'The Flying Scotsman' is the true underdog story of amateur cyclist Graeme Obree. The film follows his attempts to win at the world championships on a homemade, ramshackle bicycle he lovingly put together with parts of household appliances.

Jonny Lee Miller plays the beleaguered cyclist who struggled with funding, mental illness and antagonism from the world cycling governing body on the bumpy road to success. He was helped along the way by the undying support of his wife Anna (Fraser), manager and friend Malky (Boyd) and spiritual advisor Reverend Baxter (Cox).

Obree set his sights on winning the world one-hour distance record, which is a notoriously strenuous test. With no sponsorship, he constructed his own bicycle, and adopted a new riding position which was more aerodynamic. With his handlebars under his chest and his torso horizontal to the ground he could shave vital seconds off each lap in the velodrome.

Hours of gruelling preparations, brutal long rides in the hills around his home and furious pedalling on a cycling machine increased his stamina and strength. His unsightly but speedy bike 'Old Faithful' eventually took him to the Hamar Velodrome in Normandy in 1993 as he went about trying to break the world record.

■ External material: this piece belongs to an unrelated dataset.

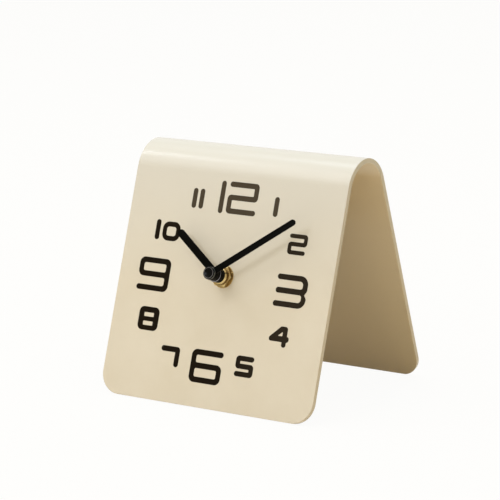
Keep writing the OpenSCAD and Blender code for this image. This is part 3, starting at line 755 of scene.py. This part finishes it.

Francesco Moser had held the record for nine years before Obree tried to take it on. Despite the significance of challenging this feat, the racing scenes themselves are surprisingly flat and unexciting. This may be the nature of the race, which took place in a large, deserted stadium. Only Obree's wife, manager, time keepers and World Cycling Federation officials were there to witness his stab at cracking the 51km record held by Moser.

Although this is probably factually accurate, it doesn't make for good cinema, and dramatic tension is noticeably absent. The cinematography adopted to capture the exhilaration of cycling is successful though. Shallow focus and swift panning shots portray Obree's speed and physical exertion well.

The issue of his depression is only hinted at, never fully tackled. We see him slumped on steps sobbing while others drink champagne and toast to his success. In another harrowing scene we see Obree hide from a childhood bully who comes to taunt him over his fall from grace. However, his suicide attempt seems almost incongruous as his mental illness is never fully addressed, with only oblique references to his 'moods'.

Jonny Lee Miller puts in a gentle, considered performance as Obree, although the character is somewhat opaque in his hands. Billy Boyd injects some much needed comic relief into the proceedings as plucky Malky, but the most notable performance comes in the form of Brian Cox's local minister, a quietly understanding man.

Director Douglas Mackinnon takes an almost simplistic approach to his life, as Obree time and time again sweeps aside whatever obstacle to success that stands in his way. We never really feel like we get under the surface of what drove him to achieve what he did. He is undoubtedly an interesting man with an interesting story to tell, but that is not realised here.